Родители заставляли меня ходить в церковь. Бога там представляли как мстительное божество, которое насылает неприятности в наказание за плохое поведение. То есть я всегда был сам виноват. Мне было одиннадцать, и я учился в четвертом классе, когда ко мне стал приставать наш учитель. И хотя он признался, ему не запретили работать в школе. Наверное, со мной что-то было не так. В двенадцать ко мне приставал актер из заезжей карнавальной труппы. Когда мне было шестнадцать, меня поймали на том, что я пытался украсть двадцать долларов из магазина одежды, в котором работал. Тогда я впервые почувствовал такое смущение и стыд, что задумался о самоубийстве. Я подвел всех… я чувствовал, что из-за меня все расстроены и что они были бы рады от меня избавиться.
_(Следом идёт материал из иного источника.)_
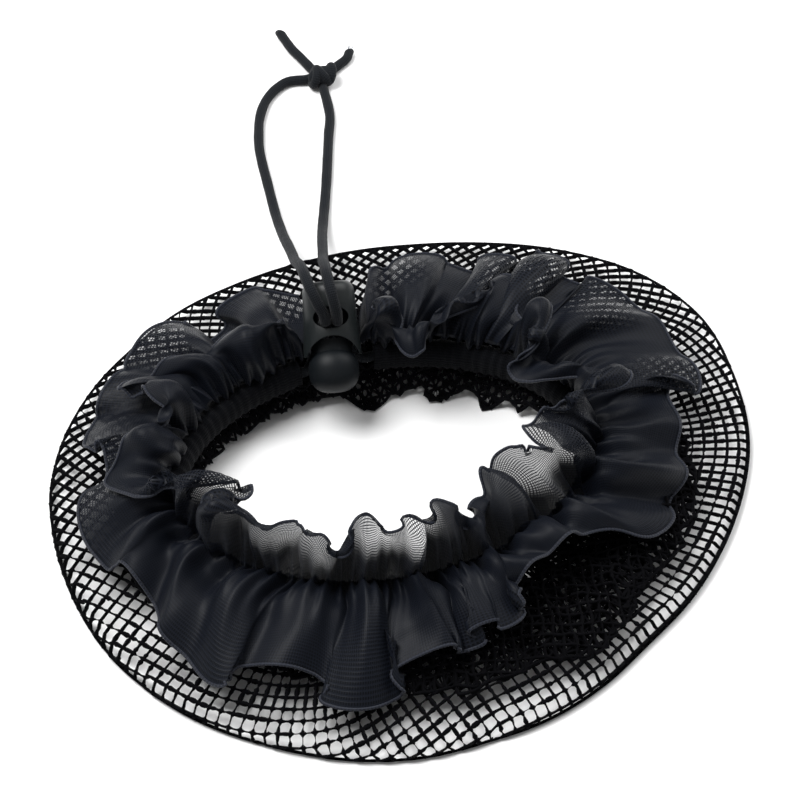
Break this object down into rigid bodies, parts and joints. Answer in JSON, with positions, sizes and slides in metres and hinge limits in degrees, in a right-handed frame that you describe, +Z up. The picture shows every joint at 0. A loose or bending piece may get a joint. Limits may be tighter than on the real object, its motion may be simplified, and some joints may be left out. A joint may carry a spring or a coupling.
{
  "type": "drawstring hairnet with ruffle",
  "caption": "Drawstring hairnet: a coarse net ring under a gathered organza ruffle, drawn in by an elastic cord through a spring cord lock.",
  "frame": {"origin": "centre of the net's outer rim, on the surface that the rim rests on", "axes": "+Z up out of the opening, -Y towards the viewer, the free cord runs back along +Y"},
  "size_m": [0.1894, 0.2769, 0.0444],
  "materials": {
    "net_cloth": "knotted black polyester mesh",
    "casing_cloth": "gathered black cloth tape",
    "organza": "sheer black organza with a rolled edge",
    "elastic": "braided black elastic",
    "barrel_plastic": "matte black moulded plastic",
    "button_plastic": "fine-grained black moulded plastic"
  },
  "bodies": {
    "hairnet": {"net": "net_cloth", "casing": "casing_cloth", "ruffle": "organza", "drawcord": "elastic", "cord_strand_left": "elastic", "cord_strand_right": "elastic", "cord_tail_left": "elastic", "cord_tail_right": "elastic", "cord_knot": "elastic", "cord_lock_barrel": "barrel_plastic"},
    "button": {"cord_lock_button": "button_plastic"}
  },
  "joints": [
    {"name": "button_press", "type": "slide", "parent": "hairnet", "child": "button", "axis": [-0.0751, 0.7393, 0.6691], "range_m": [0, 0.0025], "stiffness_N_per_m": 400}
  ]
}
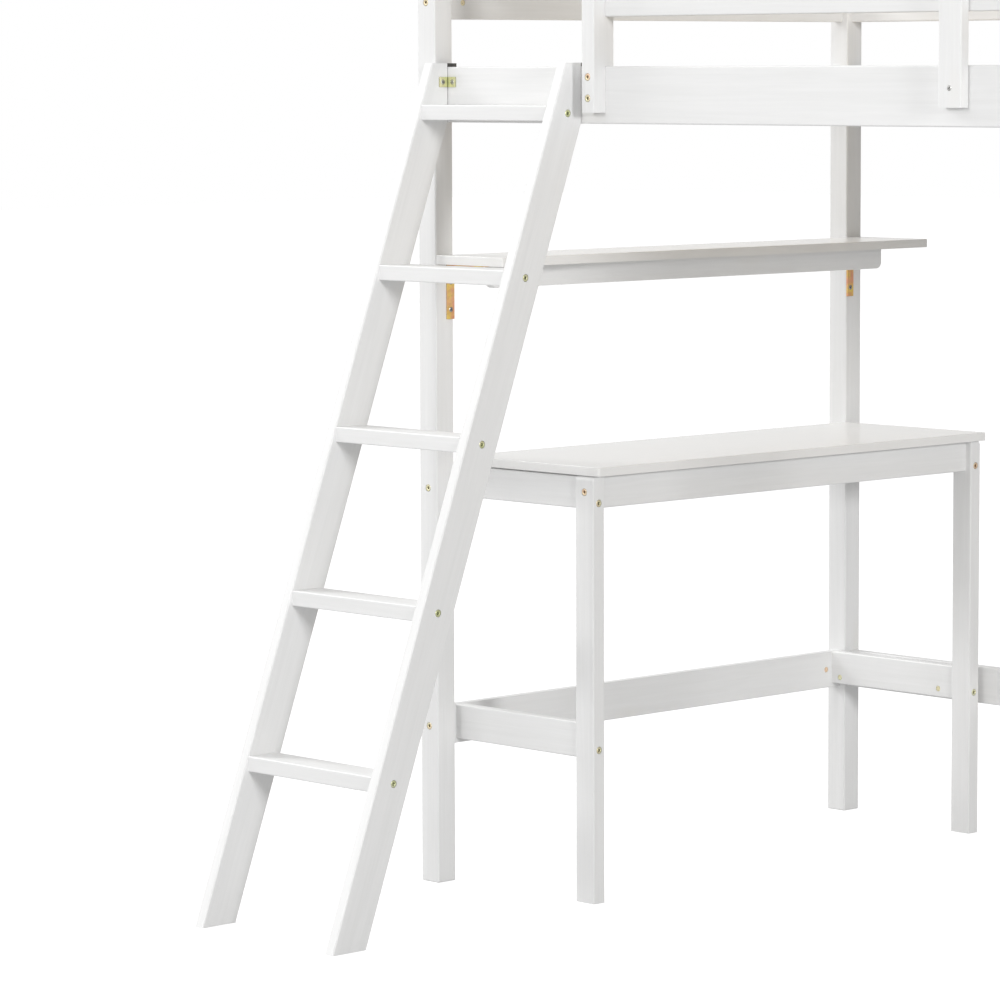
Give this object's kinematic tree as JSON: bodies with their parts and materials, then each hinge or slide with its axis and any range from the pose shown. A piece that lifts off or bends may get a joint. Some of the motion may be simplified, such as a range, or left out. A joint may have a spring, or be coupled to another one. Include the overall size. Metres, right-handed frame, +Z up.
{
  "type": "loft bed with desk",
  "caption": "White painted wooden loft bed with a slanted ladder, guard boards, slats, and a desk with a shelf across one end underneath.",
  "frame": {"origin": "on the floor, at the middle of the rectangle that the bed and its ladder cover", "axes": "+X along the bed away from the desk end, +Y from the ladder side towards the wall, +Z up"},
  "size_m": [1.98, 1.6104, 1.69],
  "materials": {
    "painted_pine": "satin white paint over pine",
    "bare_pine": "bare planed pine",
    "white_panel": "smooth satin white coating on fibreboard",
    "yellow_zinc": "yellow zinc plating",
    "screw_steel": "bright zinc plating",
    "dark_steel": "black powder coat"
  },
  "bodies": {
    "root": {"barrel_nuts": "yellow_zinc", "cleat_back": "bare_pine", "cleat_front": "bare_pine", "connector_bolts": "yellow_zinc", "desk_apron_back": "painted_pine", "desk_apron_front": "painted_pine", "desk_apron_long": "painted_pine", "desk_apron_wall": "painted_pine", "desk_leg_back": "painted_pine", "desk_leg_front": "painted_pine", "desk_side_rail_back": "painted_pine", "desk_side_rail_front": "painted_pine", "desk_top": "white_panel", "end_left_board_low": "painted_pine", "end_left_guard_lower": "painted_pine", "end_left_guard_upper": "painted_pine", "end_left_rail": "painted_pine", "end_right_board_low": "painted_pine", "end_right_guard_lower": "painted_pine", "end_right_guard_upper": "painted_pine", "end_right_rail": "painted_pine", "guard_back_lower": "painted_pine", "guard_back_upper": "painted_pine", "guard_front_lower": "painted_pine", "guard_front_upper": "painted_pine", "ladder_braces": "yellow_zinc", "ladder_hooks": "dark_steel", "ladder_rung_1": "painted_pine", "ladder_rung_2": "painted_pine", "ladder_rung_3": "painted_pine", "ladder_rung_4": "painted_pine", "ladder_rung_5": "painted_pine", "ladder_stringer_left": "painted_pine", "ladder_stringer_right": "painted_pine", "post_back_left": "painted_pine", "post_back_right": "painted_pine", "post_front_left": "painted_pine", "post_front_right": "painted_pine", "rail_back": "painted_pine", "rail_back_low": "painted_pine", "rail_front": "painted_pine", "rung_bolts": "yellow_zinc", "shelf_board": "white_panel", "shelf_brackets": "yellow_zinc", "shelf_stiffener": "painted_pine", "slat_01": "bare_pine", "slat_02": "bare_pine", "slat_03": "bare_pine", "slat_04": "bare_pine", "slat_05": "bare_pine", "slat_06": "bare_pine", "slat_07": "bare_pine", "slat_08": "bare_pine", "slat_09": "bare_pine", "slat_10": "bare_pine", "slat_11": "bare_pine", "slat_12": "bare_pine", "stile_ladder": "painted_pine", "stile_middle": "painted_pine", "wood_screws": "screw_steel"}
  },
  "joints": []
}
Робби прав, когда говорит: «Наверное, со мной что-то было не так». Его приучили к мысли, что он всегда отвечает за последствия своего поведения, и из-за этого он стал легкой добычей для учителя и того актера из карнавальной труппы. Он не понимал, что стал жертвой преступления, которому не может быть оправдания. В результате он постоянно испытывал смущение, стыд и чувство вины, которые привели к возникновению суицидальных мыслей, поскольку самоубийство – это самый надежный способ сбежать.
К сожалению для Робби, ситуация продолжала ухудшаться:
А когда мне было шестнадцать, я выяснил, что меня усыновили. И это [еще раз] доказало, что я был не таким, как остальные. Если бы не моя девушка, я бы, наверное, покончил с собой. На следующий год она забеременела, и мы уехали в другой штат, чтобы пожениться. Мне было семнадцать.
Возможно, это нетипичная история для наших респондентов, однако нельзя отрицать, что детство Робби было эмоционально травмирующим. Он обвинял себя за все плохое, что с ним случалось, и поэтому жил с постоянным чувством стыда. Считая себя никчемным и недостойным, он был попросту не в состоянии справиться с возникающими стрессами, включая новость о том, что он приемный ребенок. Итак, в детстве Робби столкнулся с многочисленными факторами стресса, и это заложило основу для его будущей игровой зависимости. В его случае игра стала эмоциональным анестетиком, позволила ему облегчить дискомфорт и сбежать от стресса, предоставила противовес чувству собственной никчемности.
Кайли, еще одна участница нашего исследования, тоже столкнулась с различными типами травм. Ее родители постоянно дрались у нее на глазах. Из-за связанной с этим тревожности у нее возникли серьезные проблемы со здоровьем, которые негативно сказались на успеваемости – а это, в свою очередь, стало причиной физического насилия в семье.
У матери с отцом были бурные ссоры. Я ночами напролет пыталась их помирить. Это повлияло на мое детство. В детстве у меня была язва желудка. Меня много раз из-за этого госпитализировали. <…> Я не хотела, чтобы мать убила отца. Не хотела, чтобы о нас написали в газетах. <…> Серьезно, она могла разбить бутылку о его голову, и он был весь в порезах и в крови. Это было ужасно, ужасно. Когда я ложилась спать, то не могла заснуть, потому что была слишком напугана. Так что в школе меня постоянно клонило в сон. И у меня были неприятности. Учителя кричали на меня, звонили родителям и говорили, мол, ваш ребенок засыпает на уроках. А меня за это пороли.